Только одна минута. Но такая полная, глубокая, тяжеловесная и вместе с тем невесомая. Будто в ней все прошлое и все будущее и, главное, настоящее сегодняшнего дня, того времени, что сейчас идет. Минута, которую обыкновенно невозможно почувствовать. Остановка времени – на одну минуту. Нет, я не умею объяснить. Я всегда смеюсь над Блоком и Белым, что у них многое «несказанно». А тут и сам испытал это «несказанное» – иначе назвать не могу.
Слияние с поэзией. Будто она во мне и я в ней. Нет, вернее, будто я сам – часть поэзии. На одну минуту мне все стало ясно и понятно. Я все понял, все увидел…

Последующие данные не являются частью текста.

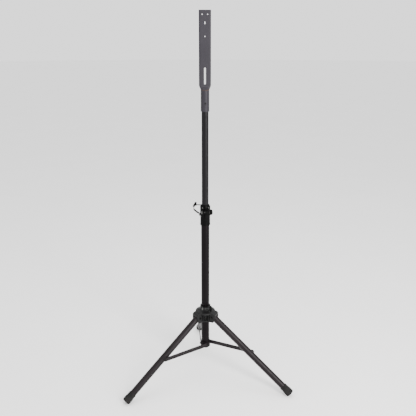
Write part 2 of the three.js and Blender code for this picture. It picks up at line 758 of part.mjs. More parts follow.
function strut() {
  const shape = new THREE.Shape();
  shape.absarc(STRUT_LENGTH, 0, STRUT_R, -Math.PI / 2, Math.PI / 2);
  const cornerX = STRUT_CORNER_R - STRUT_END;
  const cornerZ = STRUT_R - STRUT_CORNER_R;
  shape.absarc(cornerX, cornerZ, STRUT_CORNER_R, Math.PI / 2, Math.PI);
  shape.absarc(cornerX, -cornerZ, STRUT_CORNER_R, Math.PI, 1.5 * Math.PI);
  const bar = plate(shape, STRUT_NEAR, STRUT_FAR);
  const holes = [0, STRUT_LENGTH].map((x) => rod(STRUT_PIN_R + GAP, [x, 0, 0], [x, PAST, 0]));
  return cut(bar, ...holes);
}

// A shank through one end of the strut with a head on the strut's outer side.
function strutPin(x, inner, top, sides) {
  return join(
    rod(STRUT_PIN_R, [x, inner, 0], [x, STRUT_FAR + 1, 0]),
    rod(STRUT_HEAD_R, [x, STRUT_FAR + GAP, 0], [x, STRUT_FAR + top, 0], sides),
  );
}

const COLLAR_LOW = 177;
const COLLAR_HIGH = 212;
const COLLAR_R = 26;
const COLLAR_CHAMFER = 2;
const COLLAR_PAD_HALF = 12;
const COLLAR_PAD_LOW = COLLAR_LOW + 3;
const COLLAR_PAD_HIGH = COLLAR_HIGH - 6;
const COLLAR_SCREW_R = 2.6;
const COLLAR_SCREW_Z = COLLAR_HIGH - 4.4;
const COLLAR_SCREW_TURN = degrees(-14); // from the front, between two flats

// A collar fixed round the column's foot, with a flat for each strut.
function footCollar() {
  const inner = COLUMN_R + GAP;
  const face = STRUT_NEAR - GAP;
  let body = turned([
    [inner, COLLAR_LOW], [COLLAR_R - COLLAR_CHAMFER, COLLAR_LOW],
    [COLLAR_R, COLLAR_LOW + COLLAR_CHAMFER], [COLLAR_R, COLLAR_HIGH - COLLAR_CHAMFER],
    [COLLAR_R - COLLAR_CHAMFER, COLLAR_HIGH], [inner, COLLAR_HIGH],
  ]);
  const half = COLLAR_PAD_HALF;
  const pad = box([-half, COLUMN_R - 6, COLLAR_PAD_LOW], [half, face, COLLAR_PAD_HIGH]);
  const clear = box([-PAST, face, COLLAR_LOW - 1], [PAST, PAST, COLLAR_HIGH + 1]);
  const screw = rod(STRUT_PIN_R + GAP, [0, COLUMN_R - 1, STRUT_ROOT_Z], [0, PAST, STRUT_ROOT_Z]);
  for (let index = 0; index < LEG_COUNT; index += 1) {
    const azimuth = legAzimuth(index);
    body = join(body, turnedAboutZ(pad, azimuth));
    body = cut(body, turnedAboutZ(clear, azimuth), turnedAboutZ(screw, azimuth));
  }
  const bore = rod(inner, [0, 0, COLLAR_LOW - 5], [0, 0, COLLAR_HIGH + 5], ROUND);
  const fixing = rod(
    COLLAR_SCREW_R + GAP,
    radial(COLLAR_SCREW_TURN, COLUMN_R - 1.5, COLLAR_SCREW_Z),
    radial(COLLAR_SCREW_TURN, PAST, COLLAR_SCREW_Z),
  );
  return cut(body, bore, fixing);
}

function collarScrew() {
  const at = (radius) => radial(COLLAR_SCREW_TURN, radius, COLLAR_SCREW_Z);
  const outer = COLLAR_R - SCREW_SUNK;
  const body = rod(COLLAR_SCREW_R, at(COLUMN_R + GAP), at(outer));
  return cut(body, rod(HEX_R - 0.6, at(outer - HEX_DEPTH), at(PAST), 6));
}

const LEG_BOLT_HEAD = 5;
const LEG_NUT_THICK = 5.7;
const LEG_BOLT_PAST_NUT = 1;

function legBolt() {
  const face = LOBE_HALF + GAP;
  return join(
    rod(BOLT_HEAD_R, [0, -face - LEG_BOLT_HEAD, 0], [0, -face, 0], 6),
    rod(LEG_BOLT_R, [0, -LOBE_HALF - 2, 0], [0, face + LEG_NUT_THICK + LEG_BOLT_PAST_NUT, 0]),
  );
}

function legNut() {
  const face = LOBE_HALF + GAP;
  const block = rod(BOLT_HEAD_R, [0, face, 0], [0, face + LEG_NUT_THICK, 0], 6);
  return cut(block, rod(LEG_BOLT_R + GAP, [0, 0, 0], [0, PAST, 0]));
}

// ---------------------------------------------------------------- assembly

function group(...children) {
  const whole = new THREE.Group();
  whole.add(...children);
  return whole;
}

function placed(child, x, y, z) {
  child.position.set(x, y, z);
  return child;
}

// One leg with its foot, strut and fasteners, built along +X and turned to its azimuth.
function legSide(index) {
  const number = index + 1;
  const legFrame = new THREE.Group();
  legFrame.position.set(LEG_PIVOT_R, 0, LEG_PIVOT_Z);
  legFrame.rotation.y = LEG_DROP;
  legFrame.updateMatrix();
  const floor = new THREE.BoxGeometry(2 * PAST, 2 * PAST, PAST);
  floor.translate(FOOT_REACH, 0, -PAST / 2);
  floor.applyMatrix4(legFrame.matrix.clone().invert());
  legFrame.add(
    node(`leg_${number}`, leg(), blackCoat()),
    node(`strut_boss_${number}`, strutBoss(), blackCoat()),
    node(`foot_${number}`, foot(solid(floor)), blackRubber()),
  );
  // the rivet's shank ends at the boss's face, the screw's at the column's
  const rivet = strutPin(STRUT_LENGTH, STRUT_NEAR, STRUT_RIVET_TOP, 20);
  const screw = strutPin(0, COLUMN_R + GAP, STRUT_SCREW_TOP, 6);
  const strutFrame = group(
    node(`strut_${number}`, strut(), blackCoat()),
    node(`strut_rivet_${number}`, rivet, darkSteel()),
    node(`strut_screw_${number}`, screw, darkSteel()),
  );
  strutFrame.position.z = STRUT_ROOT_Z;
  strutFrame.rotation.y = Math.atan2(STRUT_ROOT_Z - STRUT_END_Z, STRUT_END_R);
  const pivot = placed(group(
    node(`leg_bolt_${number}`, legBolt(), darkSteel()),
    node(`leg_nut_${number}`, legNut(), darkSteel()),
  ), LEG_PIVOT_R, 0, LEG_PIVOT_Z);
  const side = group(legFrame, strutFrame, pivot);
  side.rotation.z = legAzimuth(index);
  return side;
}

// A clamp's bolt, its washer and its hand nut, across two ears.
function boltSet(prefix, earLeft, earRight, z, hand) {
  const bolt = clampBolt(earRight - earLeft + BOLT_SPARE);
  const washer = turnedAlongX([
    [BOLT_R + GAP, 0], [WASHER_R, 0], [WASHER_R, WASHER_THICK], [BOLT_R + GAP, WASHER_THICK],
  ], 20);
  const nutX = earRight + WASHER_THICK + 2 * GAP;
  return group(
    placed(node(`${prefix}_bolt`, bolt, steel()), earLeft - BOLT_HEAD_THICK - GAP, -BOLT_FORWARD, z),
    placed(node(`${prefix}_washer`, washer, steel()), earRight + GAP, -BOLT_FORWARD, z),
    placed(node(`${prefix}_knob`, hand, blackPlastic()), nutX, -BOLT_FORWARD, z),
  );
}

function clampRivet(name, turn) {
  const rivet = node(name, headRivet(), steel());
  rivet.position.set(...radial(turn, CLAMP_CONE_R + 1.2, CLAMP_RIVET_Z));
  rivet.rotation.z = turn - Math.PI / 2;
  return rivet;
}

function pinSide() {
  const side = placed(group(
    node('locking_pin', lockingPin(), steel()),
    node('pin_handle', pinHandle(), blackPlastic()),
    node('pin_ring', pinRing(), steel()),
    node('lanyard', lanyard(), blackRubber()),
    placed(node('lanyard_screw', lanyardScrew(), steel()), ANCHOR_INNER, 0, ANCHOR_Z - PIN_Z),
  ), 0, 0, PIN_Z);
  side.rotation.z = PIN_AZIMUTH;
  return side;
}

const clampNut = lobedKnob(KNOB_R, KNOB_THICK, KNOB_LOBES);
const stand = group(
  node('mounting_head', mountingHead(), greyCoat()),
  node('set_screw', setScrew(), darkSteel()),
  node('upper_pole', pole(), blackCoat()),
  node('pole_guide', poleGuide(), greyPlastic()),
  node('column', column(), blackCoat()),
  node('column_plug', columnPlug(), blackPlastic()),
  node('clamp_housing', clampHousing(), blackPlastic()),
  node('clamp_liner', clampLiner(), greyPlastic()),
  boltSet('clamp', CLAMP_EAR_LEFT, CLAMP_EAR_RIGHT, CLAMP_BOLT_Z, clampNut),
  clampRivet('clamp_rivet_1', -RIVET_TURN),
  clampRivet('clamp_rivet_2', RIVET_TURN),
  pinSide(),
  node('hub', hub(), blackPlastic()),
  node('hub_liner', hubLiner(), greyPlastic()),
  boltSet('hub', -HUB_EAR_HALF, HUB_EAR_HALF, HUB_BOLT_Z, wingNut(WING_REACH)),
  node('foot_collar', footCollar(), blackCoat()),
  node('collar_screw', collarScrew(), darkSteel()),
  ...Array.from({ length: LEG_COUNT }, (_, index) => legSide(index)),
);

const footprint = new THREE.Box3().setFromObject(stand, true);
const middle = footprint.getCenter(new THREE.Vector3());
stand.position.set(-middle.x, -middle.y, 0);

export default group(stand);
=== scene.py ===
"""A folding tripod speaker stand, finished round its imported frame.

Shapes are drawn in millimetres about the pole's axis, +Z up, and are then put in the
frame's metres by settle(). Every finished piece stands for one CAD node.
"""

import json
import math

import bmesh
import bpy
from mathutils import Matrix, Vector


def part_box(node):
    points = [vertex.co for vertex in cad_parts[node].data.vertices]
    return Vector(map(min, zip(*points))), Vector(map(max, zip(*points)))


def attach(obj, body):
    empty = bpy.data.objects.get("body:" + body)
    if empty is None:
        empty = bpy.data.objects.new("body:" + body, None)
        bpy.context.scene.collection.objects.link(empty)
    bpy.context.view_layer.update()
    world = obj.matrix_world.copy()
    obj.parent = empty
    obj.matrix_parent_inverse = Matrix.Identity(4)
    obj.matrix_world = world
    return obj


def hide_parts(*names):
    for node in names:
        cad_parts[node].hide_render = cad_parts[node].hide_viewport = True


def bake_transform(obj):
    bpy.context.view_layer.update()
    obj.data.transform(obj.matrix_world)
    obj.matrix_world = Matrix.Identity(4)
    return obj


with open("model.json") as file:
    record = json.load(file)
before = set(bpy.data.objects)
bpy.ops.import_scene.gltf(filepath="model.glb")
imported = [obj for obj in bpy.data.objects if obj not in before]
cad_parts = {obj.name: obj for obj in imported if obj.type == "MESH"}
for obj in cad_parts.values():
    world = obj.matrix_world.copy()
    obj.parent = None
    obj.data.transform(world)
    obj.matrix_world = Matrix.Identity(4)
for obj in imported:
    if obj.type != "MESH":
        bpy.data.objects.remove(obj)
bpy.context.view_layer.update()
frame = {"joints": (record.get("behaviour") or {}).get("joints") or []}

# ---------------- places, from the frame

MM = 0.001
column_low, column_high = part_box("column")
AXIS = Vector(((column_low.x + column_high.x) / 2, (column_low.y + column_high.y) / 2, 0))
STAND = Matrix.Translation(AXIS) @ Matrix.Scale(MM, 4)
JOINTS = {joint["name"]: joint for joint in frame["joints"]}


def span(node):
    """A CAD node's lowest and highest corners, in millimetres from the pole's axis."""
    low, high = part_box(node)
    return (low - AXIS) / MM, (high - AXIS) / MM


def joint_at(name):
    return (Vector(JOINTS[name]["pos_m"]) - AXIS) / MM


POLE_LOW, POLE_HIGH = span("upper_pole")
COLUMN_LOW, COLUMN_HIGH = span("column")
HEAD_LOW, HEAD_HIGH = span("mounting_head")
CLAMP_LOW, CLAMP_HIGH = span("clamp_housing")
HUB_LOW, HUB_HIGH = span("hub")
COLLAR_LOW, COLLAR_HIGH = span("foot_collar")

POLE_R = POLE_HIGH.x
COLUMN_R = COLUMN_HIGH.x
WALL = 1.5
GAP = 0.3  # clearance between pieces that touch

SOCKET_R = 21
SOCKET_WALL = 2.8
HEAD_WIDTH = HEAD_HIGH.x - HEAD_LOW.x
HEAD_DEPTH = 13
PRESS_START = HEAD_LOW.z + 103
PRESS_END = PRESS_START + 24
HEAD_PAIR_X = 12.9
HEAD_PAIR_DROP = 20  # below the top of the head
HEAD_HOLE_DROP = 119
HEAD_HOLE_R = 3.1
HEAD_SLOT = (6, 64, 52)  # width, and the drops to its bottom and top
HEAD_LONG_SLOT = (9.5, 341, 261)
HOLE_EDGE = 0.3  # radius of the edge that a drill leaves
SET_SCREW_R = 4
SET_SCREW_RISE = 40  # above the socket's lower end
SCREW_SUNK = 0.6
HEX_DEPTH = 1.6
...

Нет, я еще совсем не хочу умирать. Я еще совсем не готов к смерти и не изжил всего, предназначенного мне. Мне еще многое предстоит…
Он смотрит в огонь, продолжая ворошить угли. Он наклоняется к печке, и мне начинает казаться, что он говорит не со мной, а с огнем в печке.
Знакомое, неприятное ощущение – Гумилев забыл обо мне, и сейчас не я, а огонь, полумрак и тишина его собеседники. Очень неуютное ощущение. Оно как будто вычеркивает меня из жизни. Я как будто перестаю существовать.
Я сижу, не двигаясь, на леопарде. Если бы в прихожей висело зеркало, оно, наверное, отразило бы Гумилева перед печкой и у ног его леопардовую шкуру. Больше ничего. Меня бы оно не отражало. Оттого, что меня тут нет. Не только тут, меня вообще нет. «Но это длится миг, короткий миг. И нет его».
Гумилев отворачивается от огня, его двоящийся, внимательный взгляд останавливается на моем лице, и я сразу снова чувствую себя. Я здесь. Вся здесь, со всеми моими мыслями и чувствами. Со всем своим настоящим и будущим.
Он говорит медленно:
– Напишите балладу обо мне и моей жизни. Это, право, прекрасная тема.
Но я смеюсь, я протестую, я утверждаю свое присутствие, свою независимость отказом.
– Нет. Как о вас напишешь балладу? Не могу! Нет!
Он не понимает. Я вижу, что он обижен моим отказом, моим смехом.
– Почему? – спрашивает он. – Почему вы не можете?
– Потому что вы не герой, а поэт.
– А вам не приходило в голову, что я не только поэт, но и герой?
– Нет, – говорю я решительно, продолжая смеяться, – нет! Одно из двух: или вы поэт, или герой.
– Что же? – Он снова наклоняется к печке. Пламя освещает его задумчивое, неожиданно осунувшееся, постаревшее лицо. – Что ж? Не надо, если вы не хотите. А жаль!.. Это, право, прекрасная тема.
Я вскакиваю. Мне хочется двигаться. Мне хочется поскорее забыть о тягостном ощущении, пережитом мною сейчас.